Operational impact on coverage.postgresql.org

Stefan Kaltenbrunner's report — that the production coverage site broke after upgrading to Debian Trixie — is the most consequential moment in the thread. Álvaro, who runs the site, ultimately gets it limping again with a custom flag cocktail, but notes CSS regressions (caching artifact) and that branch coverage no longer appears despite lcov_branch_coverage = 0 being removed from .lcovrc. The community has no tested, committed solution; the public site runs on ad-hoc shell magic.

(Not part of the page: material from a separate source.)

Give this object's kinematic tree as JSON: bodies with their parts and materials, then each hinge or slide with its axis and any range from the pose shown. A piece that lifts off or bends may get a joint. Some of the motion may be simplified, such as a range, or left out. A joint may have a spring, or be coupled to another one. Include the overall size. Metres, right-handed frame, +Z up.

No upstream PostgreSQL fix lands

Over ~18 months of the thread, no commit fixes the underlying integration. Michael's patch is posted but never committed because it only helps one of three build modes. The conclusion is effectively resignation: "A coverage report that just works happens to be good enough for me these days" (Michael, May 2026).

Participant Dynamics

The stance alignment is unusual: no disagreement on what is wrong, only on what workaround is least ugly. No committer defends the status quo.

What Would a Real Fix Look Like?

Reading between the lines, a proper fix would:

  1. Rework src/Makefile.global.in to pass -d exactly once in the non-VPATH case and twice (distinct) in VPATH, and to pass --prefix correctly so genhtml consolidates src/include/catalog regardless of whether it came from source or build tree.
  2. Add -fprofile-update=atomic to CFLAGS automatically when -Db_coverage=true / --enable-coverage is set.
  3. Ship a project-level .lcovrc (or inject equivalent flags) codifying the known-unavoidable --ignore-errors set for LCOV 2.x.
  4. Parallel changes in meson/scripts/coverage.py — likely requiring an upstream Meson PR, which explains the reluctance: the issue tracker links (mesonbuild/meson#11995, #12345) show this has been partly addressed upstream but not completely.

None of this work happens in the thread. The thread ends as a living FAQ of workarounds rather than a resolution.